If you see your broad match converting higher than your other match types (and this is a good exercise to run regardless of broad match converting higher than other keywords):

  • Run a search query report. This report will show you the actual search queries which are triggering your ad to be displayed.
  • Look for the search query variations which are converting
    • Add these variations as keywords (either to that ad group or possibly a new one depending on how related the terms are)
  • Look for variations which are not converting
    • Add them as negative keywords
  • Change your bids so that your broad match is lower than your other keywords. If you bid broad match the highest, you are giving Google the ad serving control. If you have a phrase or exact match keyword – you know more about the user intent and cost per conversion – you should want the more specific variation to show.

Take Control of Your Ad Serving

Its very easy to give Google a significant amount of control for serving your ad. A liberal use of broad match keywords, or bidding broad match keywords higher than your more specific match types – essentially takes the control out of your hands which keyword will be shown for a given query.

You know your business better than Google.

You should know that when someone searches for a given query:

  • Which keyword you want matched
  • What ad copy you want shown
  • Which landing page the visitor will see after the click

If you are not controlling those elements, you have lost some control of your account. Take back the control and you should find yourself with a more successful AdWords campaign.

11 Comments

  1. Nathan
    April 3, 2009 at 11:38 am · Reply

    I agree on every point here – it’s just sometimes a little frustrating that a search query report is always incomplete. In niches that experience a great deal of disparate search, exact match is simply not an option.

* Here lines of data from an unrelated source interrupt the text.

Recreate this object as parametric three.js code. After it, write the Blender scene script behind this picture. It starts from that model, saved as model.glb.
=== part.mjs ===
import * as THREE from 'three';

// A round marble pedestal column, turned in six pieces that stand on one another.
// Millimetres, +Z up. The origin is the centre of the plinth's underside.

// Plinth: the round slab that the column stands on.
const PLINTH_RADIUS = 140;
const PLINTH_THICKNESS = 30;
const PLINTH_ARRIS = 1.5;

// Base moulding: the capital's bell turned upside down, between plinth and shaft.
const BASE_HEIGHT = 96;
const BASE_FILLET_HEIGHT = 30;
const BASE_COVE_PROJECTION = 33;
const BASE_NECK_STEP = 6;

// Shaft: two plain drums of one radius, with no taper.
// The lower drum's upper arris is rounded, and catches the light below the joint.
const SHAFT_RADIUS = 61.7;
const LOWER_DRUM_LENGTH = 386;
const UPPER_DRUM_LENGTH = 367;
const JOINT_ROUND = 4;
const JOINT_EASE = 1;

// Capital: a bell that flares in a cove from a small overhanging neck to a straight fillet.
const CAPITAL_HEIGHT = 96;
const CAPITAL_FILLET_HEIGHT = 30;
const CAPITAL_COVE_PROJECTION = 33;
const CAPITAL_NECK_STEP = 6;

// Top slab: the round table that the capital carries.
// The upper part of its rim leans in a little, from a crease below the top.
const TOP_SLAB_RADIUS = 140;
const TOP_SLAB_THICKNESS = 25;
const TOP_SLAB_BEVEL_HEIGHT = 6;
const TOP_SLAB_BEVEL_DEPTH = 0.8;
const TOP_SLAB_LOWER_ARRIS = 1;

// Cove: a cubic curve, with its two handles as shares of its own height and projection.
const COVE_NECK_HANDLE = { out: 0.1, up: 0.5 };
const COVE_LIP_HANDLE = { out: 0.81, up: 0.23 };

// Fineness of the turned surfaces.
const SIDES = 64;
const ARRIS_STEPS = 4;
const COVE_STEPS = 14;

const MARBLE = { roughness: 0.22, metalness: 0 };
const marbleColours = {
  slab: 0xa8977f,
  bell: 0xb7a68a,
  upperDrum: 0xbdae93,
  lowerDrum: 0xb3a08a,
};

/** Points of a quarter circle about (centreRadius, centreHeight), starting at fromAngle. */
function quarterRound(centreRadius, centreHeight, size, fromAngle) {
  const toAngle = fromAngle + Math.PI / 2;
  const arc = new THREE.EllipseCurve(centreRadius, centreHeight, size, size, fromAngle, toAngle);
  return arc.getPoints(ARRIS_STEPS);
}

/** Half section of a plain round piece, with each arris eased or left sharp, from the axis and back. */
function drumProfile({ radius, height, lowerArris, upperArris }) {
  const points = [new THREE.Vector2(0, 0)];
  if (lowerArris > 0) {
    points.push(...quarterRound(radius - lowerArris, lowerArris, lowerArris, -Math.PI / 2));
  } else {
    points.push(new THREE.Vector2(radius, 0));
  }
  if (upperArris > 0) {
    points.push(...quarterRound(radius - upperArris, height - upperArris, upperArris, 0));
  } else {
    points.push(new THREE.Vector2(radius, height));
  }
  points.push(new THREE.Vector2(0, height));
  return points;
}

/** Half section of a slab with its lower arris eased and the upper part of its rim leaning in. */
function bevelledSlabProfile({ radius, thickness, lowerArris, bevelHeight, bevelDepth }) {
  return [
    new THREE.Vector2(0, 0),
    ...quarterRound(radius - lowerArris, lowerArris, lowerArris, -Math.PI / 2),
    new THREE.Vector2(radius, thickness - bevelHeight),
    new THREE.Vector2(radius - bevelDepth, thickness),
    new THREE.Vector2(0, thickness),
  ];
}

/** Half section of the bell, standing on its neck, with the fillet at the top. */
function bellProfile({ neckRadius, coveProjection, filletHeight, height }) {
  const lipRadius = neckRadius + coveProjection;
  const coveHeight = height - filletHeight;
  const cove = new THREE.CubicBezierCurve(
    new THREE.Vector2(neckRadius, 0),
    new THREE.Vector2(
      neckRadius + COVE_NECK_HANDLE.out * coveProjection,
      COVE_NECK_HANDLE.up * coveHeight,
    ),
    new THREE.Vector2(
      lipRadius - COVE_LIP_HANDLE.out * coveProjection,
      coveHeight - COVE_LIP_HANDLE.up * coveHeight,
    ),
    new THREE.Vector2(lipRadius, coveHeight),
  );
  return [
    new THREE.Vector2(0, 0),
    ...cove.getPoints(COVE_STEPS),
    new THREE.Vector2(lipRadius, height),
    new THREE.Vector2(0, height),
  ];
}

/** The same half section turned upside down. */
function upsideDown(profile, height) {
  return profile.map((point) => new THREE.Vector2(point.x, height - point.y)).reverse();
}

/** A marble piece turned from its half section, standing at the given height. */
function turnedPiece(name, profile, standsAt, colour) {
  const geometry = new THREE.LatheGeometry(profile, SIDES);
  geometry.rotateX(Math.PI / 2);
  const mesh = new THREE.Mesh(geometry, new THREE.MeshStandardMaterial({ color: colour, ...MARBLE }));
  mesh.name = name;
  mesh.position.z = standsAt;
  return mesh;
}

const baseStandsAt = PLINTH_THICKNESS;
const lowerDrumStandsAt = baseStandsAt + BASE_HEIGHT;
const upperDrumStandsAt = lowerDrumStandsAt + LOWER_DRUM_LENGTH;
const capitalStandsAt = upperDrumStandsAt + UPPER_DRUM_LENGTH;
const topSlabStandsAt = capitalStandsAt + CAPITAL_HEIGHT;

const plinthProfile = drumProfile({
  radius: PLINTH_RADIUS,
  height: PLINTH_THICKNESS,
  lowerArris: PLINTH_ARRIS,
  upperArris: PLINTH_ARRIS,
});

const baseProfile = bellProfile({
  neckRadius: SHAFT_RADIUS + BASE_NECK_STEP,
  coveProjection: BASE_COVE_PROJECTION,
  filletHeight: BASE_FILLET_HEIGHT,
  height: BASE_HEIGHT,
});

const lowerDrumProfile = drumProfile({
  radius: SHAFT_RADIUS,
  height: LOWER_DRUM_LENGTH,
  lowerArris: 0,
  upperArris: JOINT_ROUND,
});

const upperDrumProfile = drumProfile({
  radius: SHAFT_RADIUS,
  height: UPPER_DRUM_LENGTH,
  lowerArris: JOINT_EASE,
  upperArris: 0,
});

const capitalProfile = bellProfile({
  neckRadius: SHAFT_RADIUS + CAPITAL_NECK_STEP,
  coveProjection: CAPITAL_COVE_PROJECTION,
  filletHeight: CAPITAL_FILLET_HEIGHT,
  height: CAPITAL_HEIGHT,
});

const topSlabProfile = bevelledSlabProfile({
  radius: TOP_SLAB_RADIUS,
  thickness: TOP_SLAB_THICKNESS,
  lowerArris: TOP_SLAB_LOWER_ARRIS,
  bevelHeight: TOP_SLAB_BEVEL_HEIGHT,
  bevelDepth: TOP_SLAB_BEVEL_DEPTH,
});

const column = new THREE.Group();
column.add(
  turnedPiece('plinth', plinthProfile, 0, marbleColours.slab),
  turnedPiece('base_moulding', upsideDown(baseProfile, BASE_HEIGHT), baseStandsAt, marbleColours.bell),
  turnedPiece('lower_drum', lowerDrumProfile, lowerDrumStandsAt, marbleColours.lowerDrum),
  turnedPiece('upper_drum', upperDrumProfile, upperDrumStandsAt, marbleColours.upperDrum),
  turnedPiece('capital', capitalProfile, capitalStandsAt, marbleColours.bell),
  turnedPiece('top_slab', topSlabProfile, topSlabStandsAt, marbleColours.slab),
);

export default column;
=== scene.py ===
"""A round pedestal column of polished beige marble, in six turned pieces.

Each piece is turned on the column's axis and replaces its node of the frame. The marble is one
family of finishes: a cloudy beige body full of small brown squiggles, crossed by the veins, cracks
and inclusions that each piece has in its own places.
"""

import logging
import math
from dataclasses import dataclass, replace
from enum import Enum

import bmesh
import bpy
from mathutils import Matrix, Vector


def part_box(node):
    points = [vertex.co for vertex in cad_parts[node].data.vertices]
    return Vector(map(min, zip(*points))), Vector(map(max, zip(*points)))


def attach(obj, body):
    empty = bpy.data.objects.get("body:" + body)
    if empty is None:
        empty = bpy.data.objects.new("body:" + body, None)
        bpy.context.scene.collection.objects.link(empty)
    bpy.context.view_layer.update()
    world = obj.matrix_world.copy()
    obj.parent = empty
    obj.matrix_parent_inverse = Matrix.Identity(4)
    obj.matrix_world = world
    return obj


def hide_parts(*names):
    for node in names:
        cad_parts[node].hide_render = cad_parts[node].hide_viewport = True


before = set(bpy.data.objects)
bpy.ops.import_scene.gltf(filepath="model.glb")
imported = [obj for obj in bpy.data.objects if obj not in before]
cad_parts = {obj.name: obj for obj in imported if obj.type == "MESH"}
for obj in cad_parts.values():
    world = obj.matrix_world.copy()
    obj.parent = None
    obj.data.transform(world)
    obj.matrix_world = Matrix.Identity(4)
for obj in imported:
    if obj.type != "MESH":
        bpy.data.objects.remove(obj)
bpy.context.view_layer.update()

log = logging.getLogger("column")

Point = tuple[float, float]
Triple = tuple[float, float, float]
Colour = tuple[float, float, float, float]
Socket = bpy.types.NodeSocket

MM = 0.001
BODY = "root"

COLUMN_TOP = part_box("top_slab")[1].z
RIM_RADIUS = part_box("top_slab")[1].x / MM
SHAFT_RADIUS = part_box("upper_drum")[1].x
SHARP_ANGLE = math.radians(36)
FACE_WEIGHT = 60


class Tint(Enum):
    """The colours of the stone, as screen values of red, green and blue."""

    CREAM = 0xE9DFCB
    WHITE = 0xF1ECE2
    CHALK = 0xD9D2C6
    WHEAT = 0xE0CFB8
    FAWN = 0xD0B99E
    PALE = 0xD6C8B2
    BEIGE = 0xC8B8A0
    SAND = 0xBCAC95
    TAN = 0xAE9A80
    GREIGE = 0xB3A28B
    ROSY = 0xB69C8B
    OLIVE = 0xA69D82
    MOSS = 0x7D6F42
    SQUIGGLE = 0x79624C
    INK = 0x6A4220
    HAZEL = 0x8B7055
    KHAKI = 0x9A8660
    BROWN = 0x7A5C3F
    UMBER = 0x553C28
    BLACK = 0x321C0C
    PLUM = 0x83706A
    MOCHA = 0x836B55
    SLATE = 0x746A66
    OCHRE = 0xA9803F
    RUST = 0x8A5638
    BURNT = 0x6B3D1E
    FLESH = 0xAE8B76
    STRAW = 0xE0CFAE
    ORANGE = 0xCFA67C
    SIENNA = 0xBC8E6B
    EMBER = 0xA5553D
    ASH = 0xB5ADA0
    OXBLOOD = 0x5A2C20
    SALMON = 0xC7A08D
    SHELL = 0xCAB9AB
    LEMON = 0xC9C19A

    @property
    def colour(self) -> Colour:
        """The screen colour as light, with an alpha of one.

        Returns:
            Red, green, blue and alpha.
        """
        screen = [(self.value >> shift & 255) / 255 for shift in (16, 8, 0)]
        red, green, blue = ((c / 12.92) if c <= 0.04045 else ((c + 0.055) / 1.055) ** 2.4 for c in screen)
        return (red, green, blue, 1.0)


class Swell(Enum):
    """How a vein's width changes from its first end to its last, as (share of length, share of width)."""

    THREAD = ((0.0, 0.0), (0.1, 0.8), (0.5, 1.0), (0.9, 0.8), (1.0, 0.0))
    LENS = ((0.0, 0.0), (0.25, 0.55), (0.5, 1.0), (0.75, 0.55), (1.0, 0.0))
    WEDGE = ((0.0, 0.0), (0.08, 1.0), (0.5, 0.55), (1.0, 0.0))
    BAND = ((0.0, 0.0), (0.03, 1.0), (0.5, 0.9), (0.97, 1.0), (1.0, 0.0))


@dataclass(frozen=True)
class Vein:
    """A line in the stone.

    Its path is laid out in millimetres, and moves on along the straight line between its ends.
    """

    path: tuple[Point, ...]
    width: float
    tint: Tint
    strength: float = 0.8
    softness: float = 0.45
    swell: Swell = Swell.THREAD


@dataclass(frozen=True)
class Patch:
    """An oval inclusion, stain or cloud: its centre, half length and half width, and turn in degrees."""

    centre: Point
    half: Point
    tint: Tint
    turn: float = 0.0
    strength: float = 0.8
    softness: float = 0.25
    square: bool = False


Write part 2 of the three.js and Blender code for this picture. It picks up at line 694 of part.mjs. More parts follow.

Not that your higher CPC exact match terms wouldn’t convert better, it’s just sometimes a case of not being able to uncover the terms as there may be so many variations.

  2. Tom Demers
    April 3, 2009 at 4:43 pm · Reply

    Great post. I think the value of differentiating a search query from a keyword is starting to really get some traction. I’m starting to see it productized (my company focuses on search queries, Click Equations also places a lot of emphasis on it, I’m sure there are others) and you even see Google tinkering with more resolution here (within the new AdWords interface and in the search query report itself: http://www.ppchero.com/google-updates-search-query-report-functionality-query-depth-all-queries/). It seems like sort of a natural reaction to the “expansion” of broad match…anyway very interesting stuff, thanks!

  3. ouch
    April 24, 2010 at 10:53 am · Reply

    wish i knew this, like forever ago. makes total sense *slaps forehead*

  4. Sterling silver jewelry
    May 4, 2010 at 2:45 am · Reply

    Would you know how to use broad match?

    • Brad Geddes aka eWhisper
      May 7, 2010 at 9:43 am · Reply

      Use it in what method?

      It’s useful for catching long tail terms and more obscure search queries. It’s not useful when you can put more specific keywords into your account and then bid on those keywords based upon returns.

  5. gravymatt
    March 9, 2012 at 9:26 am · Reply

    “Look for the search query variations which are converting
    Add these variations as keywords (either to that ad group or possibly a new one depending on how related the terms are)”

    So do you advocate adding the variations strictly as exact or do you add them as phrase?

  6. brad
    March 9, 2012 at 9:29 am · Reply

    That depends on how much volume the variations have.

    If they are high volume words, usually exact. If they are low volume then phrase/modified broad match (or both exact and modified).

  7. david_suarez
    September 19, 2012 at 5:50 pm · Reply

    hey brad, I actually have this same exact scenario where my broad match terms are doing much better then most of my phrase and exact terms.

    Once I have enough data on the broad match terms, I can dig in and find the actual terms to add into an “alpha” campaign where it’s just one adgroup / KW.

    Would you justify this adding of a KW to its own adgroup by data that shows just 1 conversion, or would you at least need a few conversions before making the addition to its own adgroup?

    Also, would it be ok by going off just 1 conversion?

    Hope to get a reply back soon. thanks!

    P.S will be seeing you at your SMX workshop

  8. brad
    September 20, 2012 at 7:11 am · Reply

    I have a hard time justifying doing work based upon one conversion.

    Of course, the total number of conversions matters; but I like to see a pattern before really digging into a keyword and giving it its own ad group. The exception is if there are lots of clicks, and the word should convert, but its not – then giving it its own ad group/ad/landing page could be a good idea.

    But I’d rather see that a keyword has at least 2-5 conversions in the past 3 months and has received conversions in at least 2 of those 3 months or something like that.

    That is advice for a small account. For a large one, often I just skip one conversion click stuff as that’s so random, and focus on the words with either lots of spend and few conversions or consistent conversions over time and then add them.

    Hope that helps.

    See you at SMX.

  9. david_suarez
    September 20, 2012 at 4:01 pm · Reply

    you are awesome brad! thanks. im helping my father with his PPC account. i get a lot of 1 imp, 1 click, 1 conversions.

    Would you say these are one hit wonders or is there actual meaning behind this data.

    thanks again for the quick response!

  10. brad
    September 20, 2012 at 4:50 pm · Reply

    They are one hit wonders. 1 impression really doesn’t mean anything. Now if you go to 3 impression and 3 conversions I’d start to wonder, but usually until you have a few hundred impressions that data is correlational at best.